16 Responses to “County borrows $291 million to refinance pension debt”

  1. john bly says:

    My issue is the fact that the public and the professional community had no “vetting” process here. The single biggest SOCO bond issue ever was put on the agenda, no advance warning, and then voted on in the same day. I am all for efficiency in government, and I have lots of respect for our Supes, but this was not very transparent to all of us folks out here in “private land”.

  2. Robert Shaw, bear,

    Historically, the reliable rate of return is the rate of inflation + 3%. It’s been higher than that, and it’s been lower, but for several centuries that has been what can reliably be achieved, year in and year out.

    Bernie Madof ran the biggest Ponzi scheme in history, stole tens of billions that will never be returned, and will spend the rest of his life in prison over a promise to deliver a 10% return.

    The Republicans may have had hold of the steering wheel, but the Democrats were running the gas and brakes.

    8% return is a stupid assumption rooted in a stupid decade.

  3. Robert Shaw says:

    Do your research people. If my broker didn’t get me 8% I would fire him in a heartbeat. I would expect better. If you set it and forget it, you risk a lesser return. If you manage it properly, it isnt that hard. Do your research.

  4. bear says:

    An 8% return on long-term investments was perfectly reasonable not so long ago. That would be before the republicans ran the economy off a cliff.

  5. Luke says:

    Basing the pension plan on an annual return of 8 percent is flat out irresponsible. At the beginning of this decade, the Dow Jones was at 11,500. Today, the Dow closed at 10,150.

  6. John says:

    This is smart because when governments formally go bankrupt, Sonoma CoOunty included, the bondholders can be stiffed while the SEIU and other public employee unions will be paid IN FULL. Even if it means closing schools and disbanding the police and fire dept. The more of the pension obligation that can be hoisted on those foolish enough to trust gov’ts the better for us.

  7. Robert says:

    They should cut all their wages by 40%. Then they will only be able to hire rejects out of the East Bay who can’t work anywhere els. Then workers comp doubles with disability claims since they won’t be able to live on their retirement, they will bilk SSI. California is massively screwed up with it’s class warefare. Arizona, I am 2 years away, thank goodness.

  8. Scott P says:

    8% Return!

    Who are the criminals that negotiated a guaranteed 8% return? Only Public Union employees would think that having $100 removed from their pay checks to get $200 back in retirement, and expecting the rest of us tax payers to guarantee their insanity, makes sound financial sense.

  9. Beef King says:

    Bear, the fact that you blame government is a red flag warning of the failures of big government.
    The lesson to be learned is one that was already known; you can’t trust the government to handle financial affairs correctly and certainly not efficiently.
    Sorry Bear, you can’t blame one party for the financial mess. Both parties have conspired to produce this mess.
    The way to avoid the unhappiness of failed and reduced pension assets is to establish a retirement fund that is under your control, not one controlled by your big government.
    The next time a political candidate promises you a rosy future if only they had more tax dollars, remember your complaint.

  10. bear says:

    So smart. Financing pensions based on an 8% return? This is the direct result of republican deregulation of financial markets. And the failure of Obama or anyone else to prosecute the people responsible and throw their miserable asses in jail. Life sentences would be appropriate. Only because I want them to suffer before God gets them.

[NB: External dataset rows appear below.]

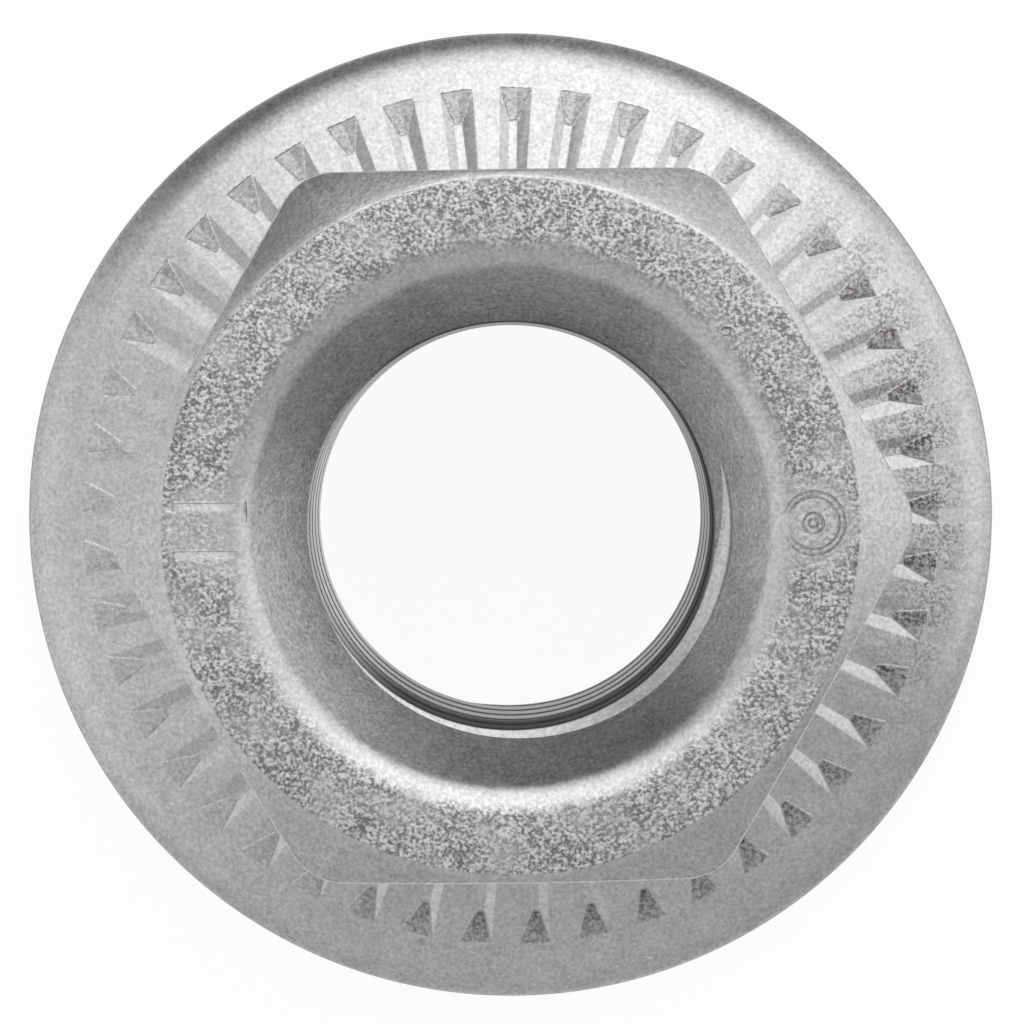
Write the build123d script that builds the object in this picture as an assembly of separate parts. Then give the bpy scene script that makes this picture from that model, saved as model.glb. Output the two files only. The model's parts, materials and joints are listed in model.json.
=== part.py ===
from build123d import *
import math
import os

# Serrated hexagon flange nut for an M10 x 1.5 thread: one cold-forged steel solid.
# Frame: the origin is the centre of the bearing face, and +Z runs along the thread's
# axis towards the hexagon, whose corners lie on X. Sizes are in millimetres and degrees.

# Hexagon
nut_height = 9.8
width_across_flats = 14.85
hexagon_corner_radius = 1.1
crown_rim_width = 0.17        # chamfer left at the middle of each flat
crown_slope = 30.0            # of the chamfer on the hexagon's corners, from the level

# Flange
flange_diameter = 21.7
flange_rim_height = 1.2       # of the rim's upper corner, unrounded
flange_slope = 18.0           # of the flange's top, from the level
rim_bevel_width = 0.45        # of the steeper band between the top and the rim
rim_bevel_slope = 38.0        # of that band, from the level
rim_shoulder_radius = 1.7     # where the top bends down into the band
rim_top_radius = 0.15
rim_base_radius = 0.5

# Bore, left at the thread's minor diameter
bore_diameter = 8.6
funnel_mouth_diameter = 11.3
funnel_slope = 45.0           # of the funnel in the hexagon's end, from the level
funnel_lip_radius = 0.9
countersink_mouth_diameter = 10.6
countersink_slope = 45.0      # of the countersink in the bearing face, from the level

# Serration: a ring of coined pockets in the flange's top. Each has a steep wall on its
# anticlockwise side, a shallow one on its clockwise side and a ramp at its outer end.
pocket_count = 45
pocket_phase = 0.5            # angle of the first pocket from +X
pocket_depth = 0.10           # square to the flange's top
pocket_rim_gap = 1.28         # from the flange's rim to the pockets' outer ends
pocket_mouth_angle = 4.25     # width of a pocket's mouth, seen from the axis
pocket_floor_width = 0.18
pocket_floor_shift = 0.06     # of the floor towards the steep wall
pocket_ramp_length = 0.75     # along the slope, from the floor to the outer end

# Extra length that a cutting tool runs past the surface it opens
TOOL_OVERRUN = 0.3


def turned(points, radii=None):
    """The solid that a closed outline of (radius, height) points makes around Z.

    radii holds the rounding radius of each point that has one.
    """
    outline = make_face(Polyline(*points, close=True))
    for point, radius in (radii or {}).items():
        corner = outline.vertices().sort_by_distance((*point, 0))[0]
        outline = fillet(corner, radius)
    return revolve(Plane.XZ * outline, Axis.Z)


def rim_shoulder():
    """The unrounded corner between the sloping top and the rim's bevel."""
    rise = rim_bevel_width * math.tan(math.radians(rim_bevel_slope))
    return flange_diameter / 2 - rim_bevel_width, flange_rim_height + rise


def sloping_top(radius):
    """Height of the flange's sloping top at a distance from the axis."""
    shoulder_radius, shoulder_height = rim_shoulder()
    run = shoulder_radius - radius
    return shoulder_height + run * math.tan(math.radians(flange_slope))


def flange_blank():
    """The turned flange, up to where its slope meets the bore, with a rounded rim."""
    rim = flange_diameter / 2
    inner = bore_diameter / 2
    return turned(
        [
            (0, 0),
            (rim, 0),
            (rim, flange_rim_height),
            rim_shoulder(),
            (inner, sloping_top(inner)),
            (0, sloping_top(inner)),
        ],
        {
            (rim, 0): rim_base_radius,
            (rim, flange_rim_height): rim_top_radius,
            rim_shoulder(): rim_shoulder_radius,
        },
    )


def pocket_outline(height):
    """A pocket's outline at a height over the flange's top, in the plane of its slope.

    The plane's origin is the tip of the cone that the sloping top belongs to. Its x
    runs outwards down the slope and its y anticlockwise.
    """
    share = -height / pocket_depth
    incline = math.cos(math.radians(flange_slope))
    inner = (bore_diameter / 2) / incline
    outer = (flange_diameter / 2 - pocket_rim_gap) / incline - pocket_ramp_length * share
    spread = math.tan(math.radians(pocket_mouth_angle / 2)) * incline
    points = []
    for x, side in ((inner, -1), (outer, -1), (outer, 1), (inner, 1)):
        mouth_y = side * spread * x
        floor_y = side * pocket_floor_width / 2 + pocket_floor_shift
        points.append((x, mouth_y + (floor_y - mouth_y) * share))
    return Wire.make_polygon([Vector(x, y, height) for x, y in points], close=True)


def pocket_tool():
    """The punch that coins one pocket, over the +X axis, standing clear of the slope."""
    punch = Solid.make_loft(
        [pocket_outline(-pocket_depth), pocket_outline(TOOL_OVERRUN)], ruled=True)
    cone_tip = sloping_top(0)
    return Pos(0, 0, cone_tip) * Rot(0, flange_slope, 0) * punch


def hexagon():
    """The hexagon from the bearing face up, its corners chamfered by the crown's cone."""
    half_width = width_across_flats / 2
    outline = RegularPolygon(half_width, 6, major_radius=False)
    outline = fillet(outline.vertices(), hexagon_corner_radius)
    prism = extrude(outline, nut_height)
    crown_radius = half_width - crown_rim_width
    reach = half_width * 2 / math.sqrt(3) + TOOL_OVERRUN
    drop = (reach - crown_radius) * math.tan(math.radians(crown_slope))
    crown = turned([
        (0, 0),
        (reach, 0),
        (reach, nut_height - drop),
        (crown_radius, nut_height),
        (0, nut_height),
    ])
    return prism & crown


def bore_tool():
    """The cutter for the bore, the funnel above it and the countersink below it."""
    bore = bore_diameter / 2
    above = nut_height + TOOL_OVERRUN
    funnel_rise = math.tan(math.radians(funnel_slope))
    funnel = funnel_mouth_diameter / 2
    countersink_rise = math.tan(math.radians(countersink_slope))
    countersink = countersink_mouth_diameter / 2
    return turned([
        (0, -TOOL_OVERRUN),
        (countersink + TOOL_OVERRUN / countersink_rise, -TOOL_OVERRUN),
        (bore, (countersink - bore) * countersink_rise),
        (bore, nut_height - (funnel - bore) * funnel_rise),
        (funnel + TOOL_OVERRUN / funnel_rise, above),
        (0, above),
    ])


def flange_nut():
    """The whole nut."""
    flange = flange_blank()
    punch = pocket_tool()
    pitch = 360 / pocket_count
    flange -= [Rot(0, 0, pocket_phase + pitch * i) * punch for i in range(pocket_count)]
    nut = flange + hexagon() - bore_tool()
    lip = nut.edges().filter_by(GeomType.CIRCLE).group_by(Axis.Z)[-1].sort_by(
        lambda edge: edge.radius)[0]
    return fillet(lip, funnel_lip_radius)


os.makedirs("parts", exist_ok=True)
export_step(flange_nut(), "parts/flange_nut.step")
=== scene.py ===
import json
import math
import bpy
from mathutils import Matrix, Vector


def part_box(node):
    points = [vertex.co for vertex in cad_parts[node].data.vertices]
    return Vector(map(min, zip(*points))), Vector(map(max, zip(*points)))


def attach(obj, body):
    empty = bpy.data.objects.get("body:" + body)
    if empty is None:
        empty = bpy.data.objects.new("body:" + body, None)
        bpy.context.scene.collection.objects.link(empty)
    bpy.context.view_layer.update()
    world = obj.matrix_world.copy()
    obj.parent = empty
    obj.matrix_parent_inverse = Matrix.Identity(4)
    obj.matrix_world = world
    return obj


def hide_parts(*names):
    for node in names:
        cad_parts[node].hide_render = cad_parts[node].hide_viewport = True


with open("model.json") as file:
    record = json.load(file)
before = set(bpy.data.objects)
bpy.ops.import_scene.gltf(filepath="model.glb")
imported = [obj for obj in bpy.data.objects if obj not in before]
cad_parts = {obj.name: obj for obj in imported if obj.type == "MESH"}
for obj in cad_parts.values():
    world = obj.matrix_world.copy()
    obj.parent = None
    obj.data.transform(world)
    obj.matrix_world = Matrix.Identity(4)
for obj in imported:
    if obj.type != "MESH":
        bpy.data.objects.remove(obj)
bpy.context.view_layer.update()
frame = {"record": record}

from types import SimpleNamespace

import bmesh
import bpy
from bpy.props import FloatProperty, FloatVectorProperty, IntProperty, PointerProperty
from mathutils import Matrix, Vector

bl_info = {
    "name": "Serrated flange nut",
    "version": (1, 0, 0),
    "blender": (4, 5, 0),
    "location": "View3D > Sidebar > Flange nut",
    "description": "Forges, taps and plates a serrated hexagon flange nut, and lights it for a portrait",
    "category": "Object",
}

NUT_NODE = "flange_nut"
NUT_BODY = "root"

MM = 0.001
NUT_LOW, NUT_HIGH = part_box(NUT_NODE)
THREAD_MOUNT = next(m for m in frame["record"]["mounts"] if m["name"] == "thread")


# ---------------------------------------------------------------------------
# Sizes and finishes that a user can change
# ---------------------------------------------------------------------------

def length(name, description, millimetres):
    """A length property, given its default in millimetres."""
    return FloatProperty(name=name, description=description, default=millimetres * MM,
                         min=0.0, precision=5, unit="LENGTH")


def angle(name, description, degrees):
    """An angle property, given its default in degrees."""
    return FloatProperty(name=name, description=description, default=math.radians(degrees),
                         min=0.0, max=math.radians(89), subtype="ANGLE")


def colour(name, description, default):
    """A colour property."""
    return FloatVectorProperty(name=name, description=description, size=4, default=default,
                               min=0.0, max=1.0, subtype="COLOR")


class NutSizes(bpy.types.PropertyGroup):
    """The nut's real sizes."""

    height: length("Height", "From the bearing face to the hexagon's end",
                   (NUT_HIGH[2] - NUT_LOW[2]) / MM)
    flange_diameter: length("Flange diameter", "Across the flange's rim",
                            (NUT_HIGH[0] - NUT_LOW[0]) / MM)
    rim_height: length("Rim height", "Of the rim's upper corner, unrounded", 1.2)
    flange_slope: angle("Flange slope", "Of the flange's top, from the level", 18)
    bevel_width: length("Bevel width", "Of the steeper band between top and rim", 0.45)
    bevel_slope: angle("Bevel slope", "Of that band, from the level", 38)
    shoulder_radius: length("Shoulder radius", "Where the top bends into the band", 1.7)
    rim_top_radius: length("Rim top radius", "Rounding of the rim's upper corner", 0.15)
    rim_base_radius: length("Rim base radius", "Rounding of the rim's lower edge", 0.5)

    across_flats: length("Across flats", "The hexagon's width for a wrench", 14.85)
    corner_radius: length("Corner radius", "Rounding of the hexagon's upright corners", 1.1)
    crown_rim: length("Crown rim", "Chamfer left at the middle of each flat", 0.17)
    crown_slope: angle("Crown slope", "Of the chamfered corners, from the level", 30)
    crown_softness: length("Crown softness", "Rounding of the end face's outer edge", 0.2)

    funnel_mouth: length("Funnel mouth", "Diameter of the funnel in the hexagon's end", 11.3)
    funnel_lip: length("Funnel lip", "Rounding of the funnel's lip", 0.9)
    countersink_mouth: length("Countersink mouth", "Diameter in the bearing face", 10.6)

    bore_diameter: length("Bore diameter", "At the thread's crests",
                          2 * THREAD_MOUNT["dims"]["r_mm"])
    thread_diameter: length("Thread diameter", "At the thread's roots", 9.3)
    thread_pitch: length("Thread pitch", "Rise of the thread in one turn", 1.5)
    thread_turn: angle("Thread turn", "Turn of the thread about the axis", 60)

    pocket_count: IntProperty(name="Pockets", description="Pockets round the flange",
                              default=45, min=3)
    pocket_phase: angle("Pocket phase", "Angle of the first pocket", 0.5)
    pocket_depth: length("Pocket depth", "Square to the flange's top", 0.10)
    pocket_rim_gap: length("Pocket rim gap", "From the rim to the pockets' outer ends", 1.28)
    pocket_mouth: angle("Pocket mouth", "Width of a pocket seen from the axis", 4.25)
    pocket_floor: length("Pocket floor", "Width of a pocket's flat floor", 0.18)
    pocket_shift: length("Pocket shift", "Of the floor towards the steep wall", 0.06)
    pocket_ramp: length("Pocket ramp", "Length of the ramp at a pocket's outer end", 0.75)

    mark_size: length("Mark size", "Height of the plain marks struck in the end face", 1.5)
    mark_depth: length("Mark depth", "Of the marks' strokes", 0.09)

    zinc_colour: colour("Zinc colour", "Of the bare plate", (0.525, 0.513, 0.51, 1))
    # the soot colour also paints the shade on the sides away from the light, at the rim's outline and in
    # the bore
    soot_and_shade_colour: colour("Soot colour", "Of the dark film in the bore and the pits",
                        (0.10, 0.09, 0.105, 1))
    # the bright colour also paints the highlight on the marks' bar strokes
    bright_colour: colour("Bright colour", "Of the grain's bright points", (0.74, 0.735, 0.73, 1))


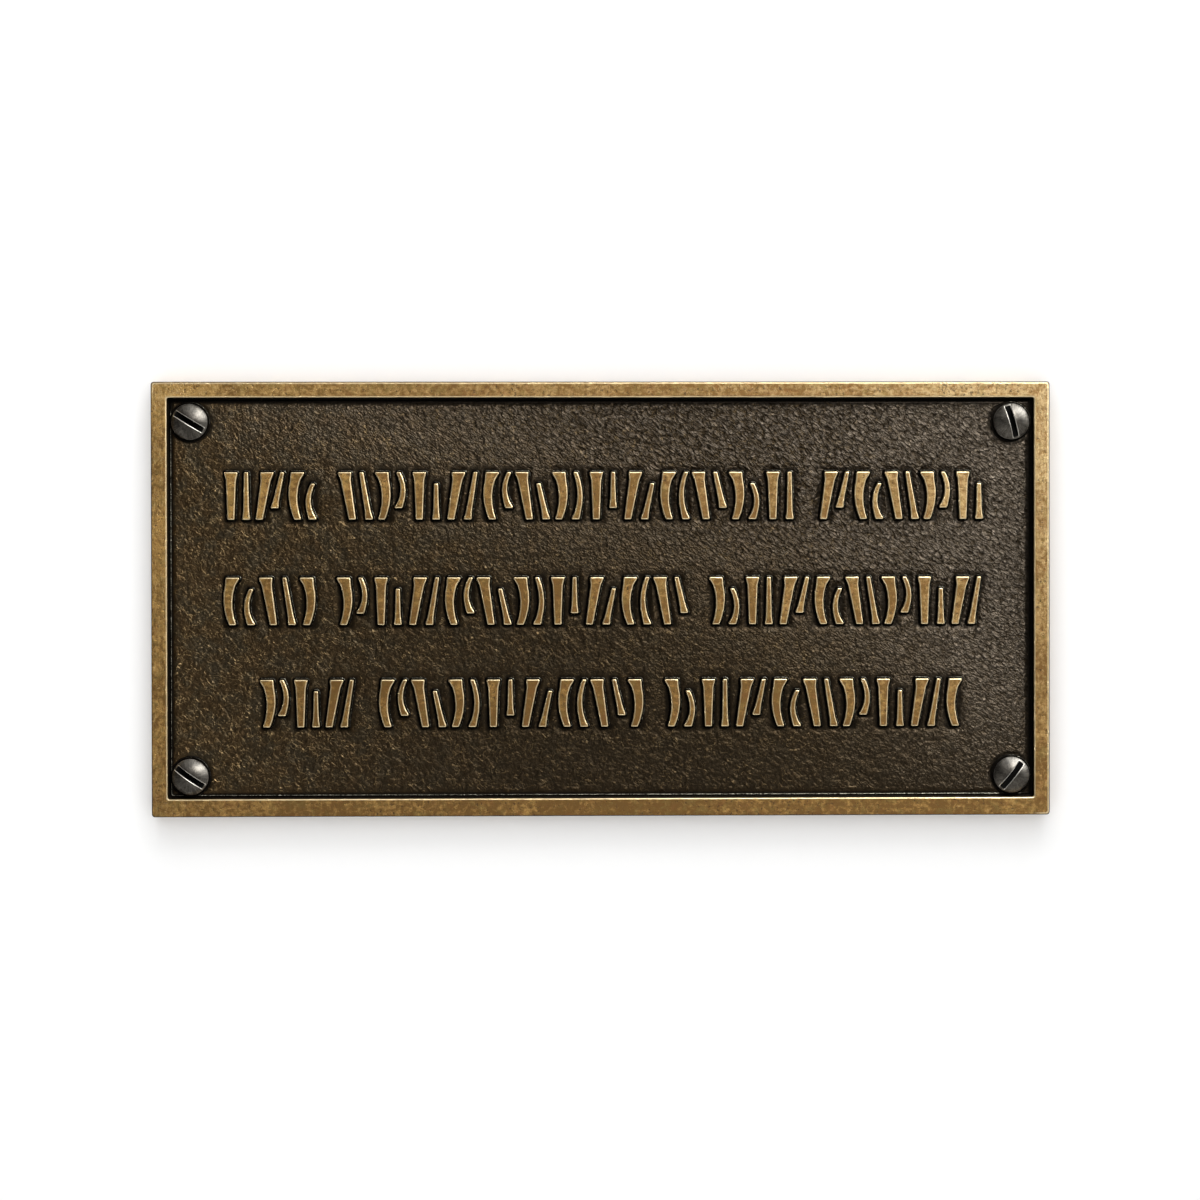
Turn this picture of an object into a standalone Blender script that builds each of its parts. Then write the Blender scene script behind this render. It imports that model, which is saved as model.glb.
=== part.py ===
"""A cast bronze wall plaque with a raised rim, three rows of raised strokes and four slotted screws.

The plaque hangs upright: X runs along its width, Z up its height, and its face looks towards -Y.
The origin is the centre of its flat back, where it lies against the wall. All lengths are in metres.
"""

import math

import bmesh
import bpy

# Plate
PLATE_WIDTH = 0.300
PLATE_HEIGHT = 0.145
GROUND_THICKNESS = 0.0055  # from the back to the sunk ground
PLATE_CORNER_RADIUS = 0.0010
PLATE_EDGE_CHAMFER = 0.0003

# Rim, which stands round the ground
RIM_RISE = 0.0025
RIM_WIDTH = 0.0055
RIM_WIDTH_BOTTOM = 0.0062
POCKET_CORNER_RADIUS = 0.0008
POCKET_DRAFT = 0.0003  # how far the inner wall leans outwards over its height
CORNER_STEPS = 3

# Screws
SHANK_DIAMETER = 0.0060
HEAD_DIAMETER = 0.0120
HEAD_EDGE_HEIGHT = 0.0008
DOME_RISE = 0.0026
SLOT_WIDTH = 0.0016
SLOT_DEPTH = 0.0022
SCREW_SIDES = 32
DOME_STEPS = 4

# Screw places, measured from the plate's edges to the screw's axis
SCREW_INSET_SIDE = 0.0127
SCREW_INSET_END = 0.0133

# Holes and the low seats round them
HOLE_CLEARANCE = 0.0003  # round the shank
UNDERHEAD_GAP = 0.0003
SEAT_LAND = 0.0007  # how far the seat shows past the head
SEAT_RISE = 0.00045
SEAT_SINK = 0.0010  # how deep the seat is rooted in the ground

# Inscription rows, with their margins measured from the rim's inner edges
ROW_HEIGHT = 0.0162
ROW_RELIEF = 0.0016
ROW_SINK = 0.0008  # how deep the strokes are rooted in the ground
ROW_MARGIN_TOP = 0.0244
ROW_MARGIN_BOTTOM = 0.0234
MIDDLE_ROW_DROP = 0.0005
GROUP_GAP = 0.0070

# Left margin, right margin, and the middle of each gap between groups, from the plate's centre
TOP_ROW = (0.0183, 0.0151, (-0.0906, 0.0694))
MIDDLE_ROW = (0.0180, 0.0164, (-0.0916, 0.0328))
BOTTOM_ROW = (0.0307, 0.0241, (-0.0783, 0.0178))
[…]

    Do not blame public employees. We paid hundreds out of every paycheck because we thought it would support us in our old age.

    How many others are in the same situation?

    I know a pilot at United Airlines who got screwed even worse.

    When is anyone going after the persons responsible???

  11. NOTUTOO says:

    @jdonegan, So, you want 75 year-old cops showing up at your door when you have a problem? It’s cheaper to retire a cop at 55 years-old than it is to pay for the Workmans’ Comp claim that will soon follow if he or she stays to your projected retirement age of 70-75

  12. Dan says:

    Another opportunity flushed. As long as the looming pension collapse can be pushed a bit further down the road, so too goes the will to do anything about it.

  13. jdonegan says:

    I was just asked why California is in such a financial mess, well borrowing to make your house payments is one way to pass the problem onto your children and live high on the hog today. Money transfers do nothing to stimulate economic growth and in fact impede it. Paying people to retire twenty plus years ahead of normal retirement age is just absurd.

  14. 5.91% is very nice and I’d be tempted to put a chunk on that, but the looming (some would say almost inevitable) risk of default dampens my enthusiasm. I’d rather take less, with less risk, or take more risk for more return. But of course, it’ll all get packaged into a CDO and sold off to someone, somewhere, thereby contributing to the next bubble, meltdown, and bailout.

    I wonder what the county could do with the $30-57M/year interest payments, not to mention almost $2M in fees to JPChase (not my favorite people)? But I suppose the Supervisors are making the best decision under the circumstances, and given the lack of will to actually face the underlying problems. I do have one actual question: how much of this debt will the SEIU and other government unions buy and hold?

    Just wonderin’….

  15. fallingdown says:

    Wow – what a great idea! NOT!!!

  16. Tracy says:

    You could have saved more by negotiating with the unions. What just happened, especially considering that the board just last year reclassified 29 million in employee compensation as pensionable earnings, needs to be looked into. This is just more of the same; protect the unions and strap the debt onto the taxpayers back.